Because the real test is never the concept. Crypto is full of concepts. Whitepapers have solved civilization a thousand times by now. The test is whether the project can survive contact with actual users, actual developers, actual institutions, actual failure conditions. I am less interested in whether Midnight sounds smart than in whether the system can handle the grind that comes with private computation, compliance-heavy use cases, and developer adoption without turning into a brittle science project.
This is where I stop being generous.
Privacy in crypto often looks elegant right up until the moment you ask simple ugly questions. Where is the sensitive logic happening. Who controls the proving environment. What does the user actually have to trust. How much of the promise collapses if convenience wins over design purity. These are not side questions. These are the questions. A lot of projects fail here because they solve the math and leave the operational reality in a fog. I do not think Midnight can afford that fog. Not if it wants to matter in AI or healthcare. Those are not sectors where you get points for ambition alone.
And that is probably why I keep coming back to the project despite myself. Midnight seems to understand, at least more than most, that the hard part is not showing off clever cryptography. The hard part is building a trust model people can live with. Day after day. Under scrutiny. Under pressure. When something breaks. When a team has to explain the system to people who do not care how elegant the underlying design is.
There is something almost unglamorous about that, which I appreciate. Too many crypto projects still sell escape. Midnight looks more like it is selling discipline.
I am not saying that as praise, exactly. Discipline does not guarantee anything. It just means the team may be fighting the right battle. The market does not always reward that. Usually it rewards noise first and reality later. By the time reality arrives, most people have moved on to the next ticker.
But the project does seem to have a reason for existing beyond pure speculation, and that alone separates it from a depressing amount of the field. I can at least see the problem it is trying to solve. I can see why AI systems built around sensitive data would need a layer where trust does not require full exposure. I can see why healthcare workflows would benefit from verification without turning confidentiality into collateral damage. That is more than I can say for most chains that drift through the cycle wrapped in buzzwords and empty velocity.
I also like that Midnight’s core idea is not trying to force the world into old crypto assumptions. That matters to me. Too many networks still act like the answer is to put more things on-chain and let the ideology sort itself out. I think that era is tiring people out. Probably should. Midnight feels like it starts from a more grounded place: maybe the point is not radical openness, maybe the point is deciding what actually needs to be revealed and what does not.
That sounds obvious. It is not obvious in crypto.
The problem, of course, is that choosing the right problem and solving it are separated by a graveyard. I have seen plenty of serious projects die with all the right language in place. Good thesis. Smart team. Decent timing. Still dead. Sometimes the developer experience is too hard. Sometimes the economics do not hold. Sometimes the use case is real but the product arrives before anyone is ready to use it. Sometimes the market simply does not care.

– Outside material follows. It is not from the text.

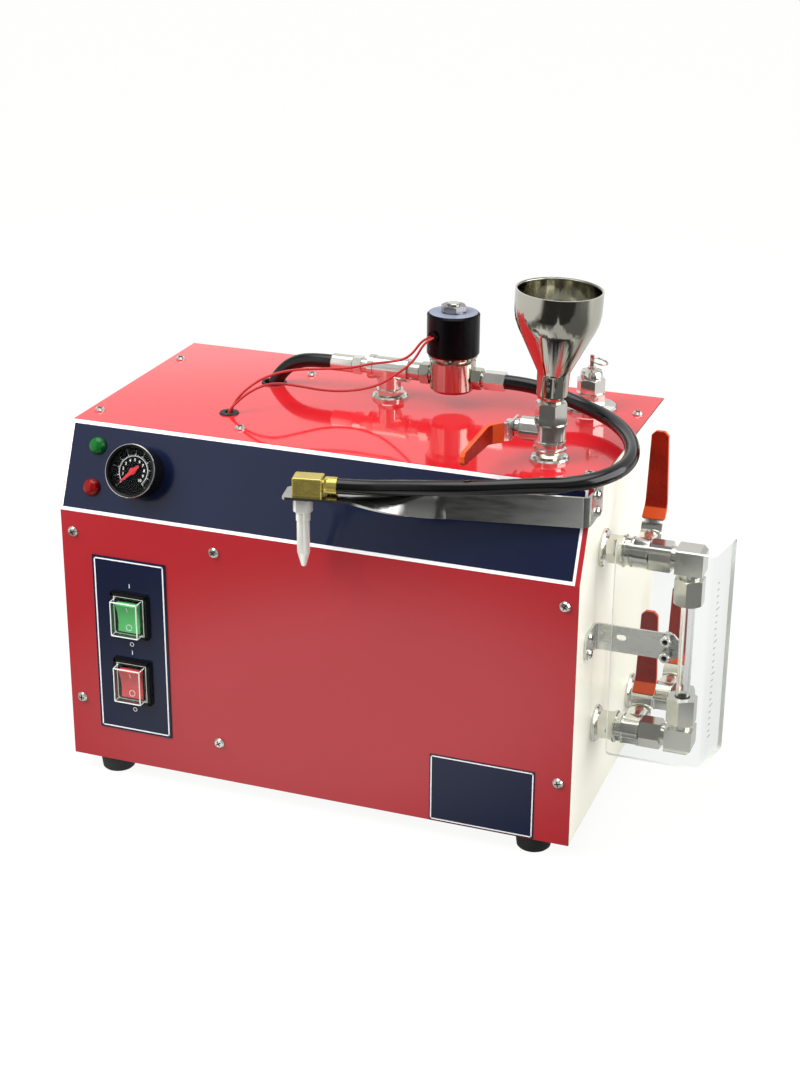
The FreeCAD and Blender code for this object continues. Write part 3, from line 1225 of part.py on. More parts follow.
def solenoid_valve():
    """Polished body with its core tube, the plunger inside it, the potted coil and its nut."""
    seat = FreeCAD.Placement(V(solenoid_x, outlet_y, top_z), FreeCAD.Rotation())
    tee_right = outlet_x + tee_half_length
    body_left = solenoid_x - solenoid_radius
    body_right = solenoid_x + solenoid_radius
    yoke_bottom = coil_bottom - yoke_plate_thickness
    nut_bottom = coil_top + coil_washer_thickness
    core_top = nut_bottom + coil_nut_height + core_stud_rise
    column = turned([(0, solenoid_bottom), (solenoid_radius - solenoid_chamfer, solenoid_bottom),
                     (solenoid_radius, solenoid_bottom + solenoid_chamfer),
                     (solenoid_radius, solenoid_top - 1), (solenoid_radius - 1, solenoid_top),
                     (yoke_neck_radius, solenoid_top), (yoke_neck_radius, yoke_bottom),
                     (yoke_plate_radius, yoke_bottom), (yoke_plate_radius, coil_bottom),
                     (core_tube_radius, coil_bottom), (core_tube_radius, coil_top),
                     (core_stud_radius, coil_top), (core_stud_radius, core_top - 0.5),
                     (core_stud_radius - 0.5, core_top), (0, core_top)])
    port_nut = hexagon(port_nut_flats, port_nut_length)
    body = fuse([placed(column, seat),
                 rod(V(tee_right, outlet_y, steam_z), X_AXIS, inlet_neck_radius, body_left + 3 - tee_right),
                 placed(port_nut,
                        frame_at(V(body_left - port_nut_length, outlet_y, steam_z), X_AXIS, Y_AXIS)),
                 placed(port_nut, frame_at(V(body_right - 1.0, outlet_y, steam_z), X_AXIS, Y_AXIS)),
                 rod(V(solenoid_x, outlet_y, steam_z), X_AXIS, outlet_neck_radius,
                     solenoid_radius + port_nut_length)])
    plunger_radius = core_tube_radius - core_tube_wall
    plunger_low = V(solenoid_x, outlet_y, steam_z + seat_lift)
    roof = top_z + coil_top - core_roof
    body = body.cut(rod(plunger_low, Z_AXIS, plunger_radius + run_gap, roof - plunger_low.z))
    body = body.cut(rod(V(tee_right, outlet_y, steam_z), X_AXIS, tee_bore,
                        solenoid_x - seat_web - 1 - tee_right))
    body = body.cut(rod(V(solenoid_x + seat_web + 1, outlet_y, steam_z), X_AXIS, tee_bore,
                        solenoid_radius + port_nut_length))
    nodes["solenoid_body"] = body
    nodes["solenoid_plunger"] = rod(plunger_low, Z_AXIS, plunger_radius, plunger_length)

    coil = turned([(0, coil_bottom), (coil_radius - coil_edge, coil_bottom),
                   (coil_radius, coil_bottom + coil_edge), (coil_radius, coil_top - coil_edge),
                   (coil_radius - coil_edge, coil_top), (0, coil_top)])
    boss = rod(V(0, 0, coil_exit_height), coil_exit_direction, coil_exit_radius,
               coil_radius + coil_exit_rise)
    coil = fuse([coil, boss]).cut(rod(V(0, 0, 0), Z_AXIS, core_tube_radius + seat_gap, coil_top + overrun))
    nodes["solenoid_coil"] = placed(coil, seat)
    stud_hole = core_stud_radius + seat_gap
    washer = tube(V(0, 0, coil_top), Z_AXIS, coil_washer_radius, stud_hole, coil_washer_thickness)
    nut = hexagon(coil_nut_flats, coil_nut_height, stud_hole, nut_bottom)
    nodes["coil_nut"] = group([placed(nut, seat), placed(washer, seat)])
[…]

So when I look at Midnight, I am not looking for the polished story anymore. I am looking for the point where the project stops being an intelligent argument and becomes infrastructure people actually rely on. I am looking for the moment this breaks, honestly, because every serious system does break somewhere, and the response tells you more than the launch ever could.
Until then, I am left with a project that feels more thoughtful than most, more grounded than most, and still very much trapped in the same unforgiving market as everything else. Which is not nothing. But it is not enough either.
Maybe that is why Midnight stays in my head a little longer than the others. Not because I am convinced. I am not. More because it seems to understand that the future value of blockchain might depend less on making everything visible and more on knowing what should stay protected.